Since you are using bytemuck anyway, there's no need for performing that unsafe cast yourself; the bytes_of() function does exactly that. I also don't understand what the point of copying the bytes into a different buffer is, nor what role OsString plays here. The re-implementation of the is_alphanumeric() function is superfluous, too – char has a matching method.

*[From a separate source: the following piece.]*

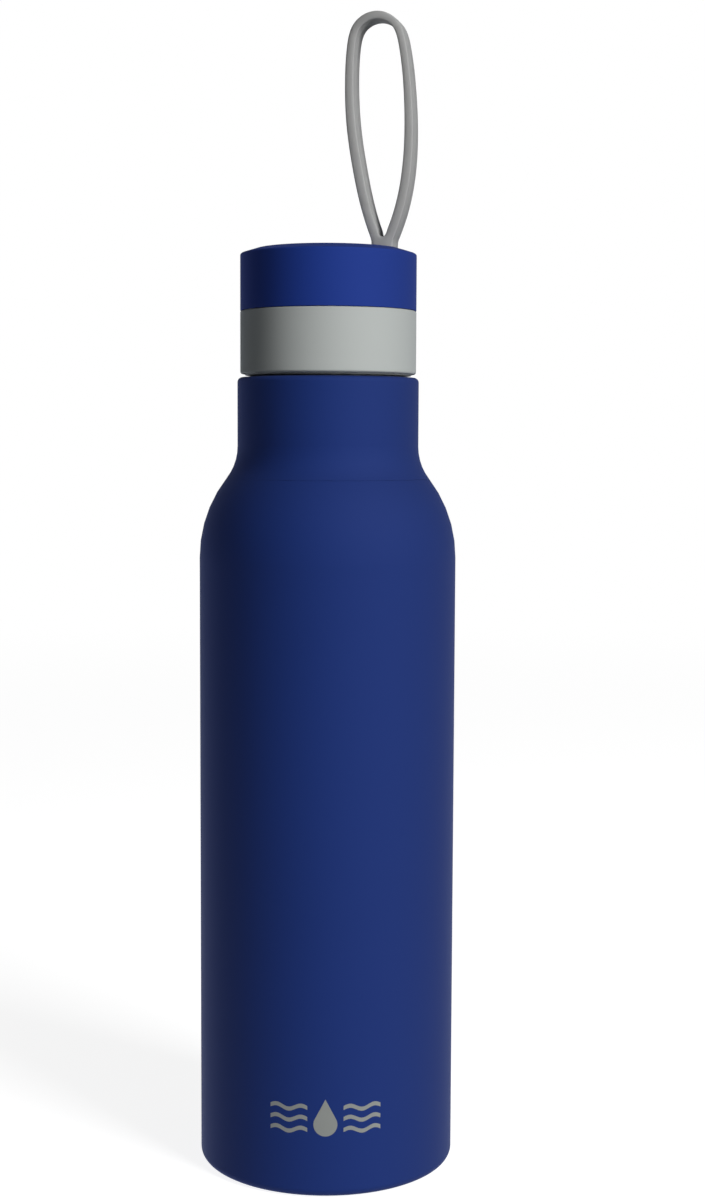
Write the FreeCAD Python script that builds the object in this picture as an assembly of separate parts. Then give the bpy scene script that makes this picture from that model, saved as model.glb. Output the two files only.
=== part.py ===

Your whole function can be rewritten with no unsafe, no copying, no conversion from/to OsString, using only a single allocation, and no unwrap()ping whatsoever:

fn pod_to_string<T: Pod>(input: &T) -> String {
    bytes_of(input)
        .iter()
        .copied()
        .map(char::from)
        .map(|c| if c.is_ascii_alphanumeric() { c } else { '*' })
        .collect()
}

(Playground)

2 Likes

Better yet, write a newtype wrapper for Pods that has a Display impl (and let the ToString blanket impl handle actual string conversion). This saves you from having to allocate at all unless you specifically need a String:

struct PodDisplay<'a, T>(&'a T);

impl<'a, T: Pod> fmt::Display for PodDisplay<'a, T> {
    fn fmt(&self, f: &mut fmt::Formatter<'_>) -> fmt::Result {
        use fmt::Write;
        
        for c in bytes_of(self.0).iter().copied().map(char::from) {
            f.write_char(if c.is_ascii_alphanumeric() { c } else { '*' })?
        }
        
        Ok(())
    }
}

(Playground)

1 Like

Much better and rustier than what I had @H2CO3 . Thank you very much. Not sure if the original answer, or the wrapper is what I'll do, but I like the options you've put out there.

My "original" question still stands about structures and stuff, but I like this better for what I'm actually trying to do. The structure stuff at compile-time was always something that I could work around, but still wanted to know.